From this, they determined that WASP-151b and WASP-153b are two “hot Saturns”, meaning they are low-density gas giants with close orbits. They orbit their respective suns, which are both early G-type stars (aka. yellow dwarfs, like our Sun), with an orbital period of 4.53 and 3.33 days. WASP-156b, meanwhile, is a Super-Neptune that orbits a K-type (orange dwarf) star. As they indicated in their study:
“WASP-151b and WASP-153b are relatively similar. Their masses of 0.31 and 0.39 M Jup and semi-major axes of 0.056 AU and 0.048 AU respectively indicate two Saturn-size objects around early G type stars of V magnitude ~ 12.8. WASP-156b’s radius of 0.51R Jup suggests a Super-Neptune and makes it the smallest planet ever detected by WASP. Its mass of 0.128 M Jup is also the 3rd lightest detected by WASP after WASP-139b and WASP-107b. Also interesting is the fact that WASP-156 is a bright (magV = 11.6) K type star.”
Taken together, these planets represent some major opportunities for exoplanet research. As they indicate, “these three planets also lie close to (WASP-151b and WASP-153b) or below (WASP-156b) the upper boundary of the Neptunian desert.” This refers to the boundary astronomers have observed around stars where shot period Neptune-size planets are very unlikely to be found.
Basically, of all the short period exoplanets (less than 10 days) to be discovered so far, the majority have tended to be in the “Super-Earth” or “Super-Jupiter” category. This deficit of Neptune-like planets has been attributed to different mechanisms when it comes to the formation and evolution for hot Jupiters and short-period super-Earths, as well as it being the result of gas envelop-depletion caused by a star’s ultraviolet radiation.
So far, only nine “Super-Neptunes” have been discovered; so this latest discovery (who’s characteristics are well know) should provide plenty of opportunities for research. Or as Dr. Demangeon and her colleagues explain in the study:
“WASP-156b, being one of the few well characterised Super-Neptunes, will help to constrain the formation of Neptune size planets and the transition between gas and ice giants. The estimates of the age of these three stars confirms the tendency for some stars to have gyrochronological ages significantly lower than their isochronal ages.”
The team also offered some possible explanations for the existence of a “Neptunian desert” based on their findings. For starters, they proposed that a high-eccentricity migration could be responsible, where Neptune-sized ice giants form in the outer reaches of a star system and migrate inward over time. They also indicate that their discovery offers compelling evidence that ultra-violet radiation and gas envelope-depletion could be a key part of the puzzle.
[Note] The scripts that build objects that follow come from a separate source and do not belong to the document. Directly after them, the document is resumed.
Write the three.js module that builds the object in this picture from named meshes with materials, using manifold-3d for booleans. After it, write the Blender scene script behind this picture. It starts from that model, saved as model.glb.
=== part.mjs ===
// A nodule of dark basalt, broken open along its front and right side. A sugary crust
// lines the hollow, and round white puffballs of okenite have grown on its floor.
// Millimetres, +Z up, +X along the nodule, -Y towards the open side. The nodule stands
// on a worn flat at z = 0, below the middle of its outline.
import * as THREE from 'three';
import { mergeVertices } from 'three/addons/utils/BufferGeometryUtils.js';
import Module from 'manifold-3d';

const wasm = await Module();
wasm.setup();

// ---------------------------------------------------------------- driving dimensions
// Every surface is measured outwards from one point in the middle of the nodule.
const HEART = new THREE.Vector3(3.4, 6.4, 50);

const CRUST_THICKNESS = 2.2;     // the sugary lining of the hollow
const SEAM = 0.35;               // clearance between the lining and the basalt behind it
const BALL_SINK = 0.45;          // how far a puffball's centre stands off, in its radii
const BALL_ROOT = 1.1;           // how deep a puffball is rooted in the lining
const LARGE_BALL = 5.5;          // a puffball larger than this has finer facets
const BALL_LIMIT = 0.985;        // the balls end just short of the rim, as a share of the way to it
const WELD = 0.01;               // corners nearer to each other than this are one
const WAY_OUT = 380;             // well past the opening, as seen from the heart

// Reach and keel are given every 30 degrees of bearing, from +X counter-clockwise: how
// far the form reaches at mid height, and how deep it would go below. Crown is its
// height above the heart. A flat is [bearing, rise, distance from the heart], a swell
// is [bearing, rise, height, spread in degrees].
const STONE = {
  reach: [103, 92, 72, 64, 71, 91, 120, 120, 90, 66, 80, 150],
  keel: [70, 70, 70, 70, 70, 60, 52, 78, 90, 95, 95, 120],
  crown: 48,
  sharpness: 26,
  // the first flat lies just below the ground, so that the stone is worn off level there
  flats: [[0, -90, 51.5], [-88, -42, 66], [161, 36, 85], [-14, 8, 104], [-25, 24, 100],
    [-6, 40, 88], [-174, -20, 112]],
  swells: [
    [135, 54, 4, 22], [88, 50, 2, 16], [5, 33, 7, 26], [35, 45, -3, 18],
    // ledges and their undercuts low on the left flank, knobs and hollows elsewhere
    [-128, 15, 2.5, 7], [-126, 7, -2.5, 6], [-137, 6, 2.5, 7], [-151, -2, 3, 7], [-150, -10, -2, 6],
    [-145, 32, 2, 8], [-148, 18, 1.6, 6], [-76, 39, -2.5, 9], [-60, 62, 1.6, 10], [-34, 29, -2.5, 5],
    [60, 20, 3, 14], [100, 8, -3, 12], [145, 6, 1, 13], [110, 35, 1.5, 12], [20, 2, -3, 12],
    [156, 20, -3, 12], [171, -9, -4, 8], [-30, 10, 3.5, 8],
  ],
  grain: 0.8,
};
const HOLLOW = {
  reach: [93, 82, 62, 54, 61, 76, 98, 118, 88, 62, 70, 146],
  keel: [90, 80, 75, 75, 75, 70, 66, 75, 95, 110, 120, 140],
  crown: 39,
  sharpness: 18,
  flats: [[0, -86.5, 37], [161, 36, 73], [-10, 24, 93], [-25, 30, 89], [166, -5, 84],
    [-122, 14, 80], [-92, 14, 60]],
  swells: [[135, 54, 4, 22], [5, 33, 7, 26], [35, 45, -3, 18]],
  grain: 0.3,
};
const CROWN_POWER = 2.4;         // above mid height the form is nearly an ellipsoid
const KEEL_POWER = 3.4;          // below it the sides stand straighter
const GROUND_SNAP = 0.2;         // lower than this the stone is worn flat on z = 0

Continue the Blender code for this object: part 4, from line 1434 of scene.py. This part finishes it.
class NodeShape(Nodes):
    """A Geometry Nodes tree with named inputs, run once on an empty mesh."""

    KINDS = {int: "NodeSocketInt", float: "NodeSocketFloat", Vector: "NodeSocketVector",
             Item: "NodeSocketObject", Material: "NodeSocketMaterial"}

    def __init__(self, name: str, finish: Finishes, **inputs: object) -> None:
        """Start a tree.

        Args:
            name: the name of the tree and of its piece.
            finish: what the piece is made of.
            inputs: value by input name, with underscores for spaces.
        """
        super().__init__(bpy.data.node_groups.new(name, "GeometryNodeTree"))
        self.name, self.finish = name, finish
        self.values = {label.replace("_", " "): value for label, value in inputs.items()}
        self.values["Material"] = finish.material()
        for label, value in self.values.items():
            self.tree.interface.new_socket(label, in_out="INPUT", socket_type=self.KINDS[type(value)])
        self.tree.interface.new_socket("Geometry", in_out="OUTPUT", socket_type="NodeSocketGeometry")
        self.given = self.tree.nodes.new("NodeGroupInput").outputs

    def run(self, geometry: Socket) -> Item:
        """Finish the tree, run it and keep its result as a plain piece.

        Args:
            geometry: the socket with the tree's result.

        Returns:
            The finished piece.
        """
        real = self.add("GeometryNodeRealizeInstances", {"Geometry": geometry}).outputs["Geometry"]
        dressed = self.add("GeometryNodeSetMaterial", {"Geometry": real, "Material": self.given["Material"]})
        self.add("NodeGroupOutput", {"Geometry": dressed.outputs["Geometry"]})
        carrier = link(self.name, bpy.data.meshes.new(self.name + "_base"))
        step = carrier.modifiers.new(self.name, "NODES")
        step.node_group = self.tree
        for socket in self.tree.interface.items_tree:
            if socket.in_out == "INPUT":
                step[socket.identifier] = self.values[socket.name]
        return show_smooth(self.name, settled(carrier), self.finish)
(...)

But of course, Dr. Demangeon and her colleagues indicate that further research will be necessary to confirm their hypothesis, and that further studies are needed to properly constrain the boundaries of the so-called “Neptunian desert”. They also indicate that future missions like NASA’s Transiting Exoplanet Survey Satellite and the ESA’s PLAnetary Transits and Oscillations of stars (PLATO) mission will be vital to these efforts.
“Obviously, a more thorough analysis is necessary to investigate all the possible implications behind this hypothesis,” they conclude. “Such an analysis is out of the scope of this paper but we think that this hypothesis is worth investigating. In this context, a search for long period companions that might have triggered the high eccentricity migration or an independent age estimate through asterosiesmology with TESS or Plato would be particularly interesting.”
The sheer number of exoplanets discoveries made in recent decades has allowed astronomers to test and revise commonly-held theories about how planetary systems form and evolve. These same discoveries have also helped advance our understanding of how our own Solar System came to be. In the end, being able to study a diverse array of planetary systems, which are different stages in their history, is allowing us to create a sort of timeline for cosmic evolution.